3.4 Zu prüfen bleibt, ob sich die erwerblichen Verhältnisse in für den Anspruch auf Rente erheblicher Weise geändert haben. Nach Lage der Akten zu Recht nicht strittig ist das jährliche Valideneinkommen in Höhe von Fr. 70'065.-.
Nachdem die Beschwerdeführerin ihre Stelle auf dem Grundbuchamt Z.________ Ende Januar 2002 beendete, wechselte sie zu den Bahnen W.________. Diese Stelle kündigte sie auf 31. Dezember 2003. Ab 1. März 2004 fand sie eine neue Arbeitsstelle in der Firma V.________, wo sie bis zum 31. Mai 2004 in einem 50% Pensum beschäftigt war. Ab 1. Juni 2004 wurde dieses auf 40% reduziert. Seit 1. Dezember 2005 ist die Beschwerdeführerin im Übrigen beim Kanton U.________ als Standesbeamtin in einem 40% Pensum angestellt. Angesichts der wechselnden Einkommen und der jeweils relativ kurzen Anstellungsdauern kann nicht von besonders stabilen Verhältnissen im Sinne der Rechtsprechung ausgegangen werden, sodass, entgegen der Verwaltungsgerichtsbeschwerde, für die Ermittlung des Invalideneinkommens auf Tabellenlöhne abzustellen ist (vgl. BGE 126 V 76 Erw. 3b/bb mit Hinweisen).
Gemäss Lohnstrukturerhebung des Bundesamtes für Statistik (LSE) 2004 betrug der monatliche Bruttolohn von Frauen im Dienstleistungssektor, Sekretariats- und Kanzleiarbeiten (auf den abzustellen ist, da die Versicherte während Jahren in diesem Bereich tätig war; vgl. RKUV 2000 Nr. U 405 S. 399 f. Erw. 3b [U 66/00]) im Anforderungsniveau 3 (Berufs- und Fachkenntnisse vorausgesetzt) Fr. 5'526.- (Tabelle TA7 S. 63).
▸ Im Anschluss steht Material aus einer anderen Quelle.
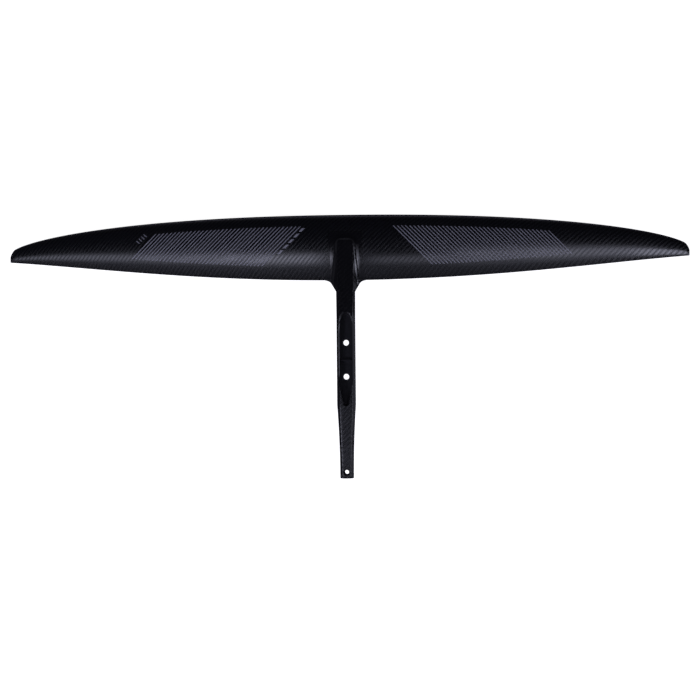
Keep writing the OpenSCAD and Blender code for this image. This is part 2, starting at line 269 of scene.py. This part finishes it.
# ---- meshes ----
def mesh_of(name, verts, faces, box=None):
    """A mesh from points in millimetres, kept inside box, which is a CAD node's lowest and highest corner."""
    verts = np.asarray(verts, float)
    if box is not None:
        verts = np.clip(verts, box[0], box[1])
    mesh = bpy.data.meshes.new(name)
    mesh.from_pydata((verts * MM).tolist(), [], faces)
    mesh.validate()
    mesh.polygons.foreach_set("use_smooth", [True] * len(mesh.polygons))
    mesh.update()
    return mesh


def outward(mesh):
    """Turns the faces so that they all face out."""
    bm = bmesh.new()
    bm.from_mesh(mesh)
    bmesh.ops.recalc_face_normals(bm, faces=bm.faces)
    bm.to_mesh(mesh)
    bm.free()
    return mesh


def loft_data(rings, first=0):
    """Points and faces of a closed solid through rings with equal numbers of points."""
    m, n = len(rings), len(rings[0])
    faces = [[first + j for j in range(n - 1, -1, -1)]]
    for i in range(m - 1):
        for j in range(n):
            a, b = first + i * n + j, first + i * n + (j + 1) % n
            faces.append([a, b, b + n, a + n])
    faces.append([first + (m - 1) * n + j for j in range(n)])
    return [p for r in rings for p in r], faces


def loft(name, rings, box=None):
    verts, faces = loft_data(rings)
    return outward(mesh_of(name, verts, faces, box))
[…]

Daraus ergibt sich (unter Berücksichtigung einer betriebsüblichen wöchentlichen Arbeitszeit von 41,6 Stunden, Die Volkswirtschaft 5/2006, Tabelle B10.2 S. 87) bei einer Arbeitsfähigkeit von 50% und einem leidensbedingten Abzug von 10% ein Invalideneinkommen von Fr. 31'034.-. Verglichen mit dem Valideneinkommen von Fr. 70'065.- resultiert ein Invaliditätsgrad von 56%. Demzufolge ist ein Anspruch auf eine höhere als eine halbe Rente nicht ausgewiesen (Art. 28 Abs. 1 IVG) und der vorinstanzliche Entscheid rechtens.
Demnach erkennt das Eidg. Versicherungsgericht:
1.
Die Verwaltungsgerichtsbeschwerde wird abgewiesen.
2.
Es werden keine Gerichtskosten erhoben.
3.
Dieses Urteil wird den Parteien, dem Kantonsgericht Appenzell I.Rh., der Ausgleichskasse des Kantons Appenzell I.Rh. und dem Bundesamt für Sozialversicherungen zugestellt.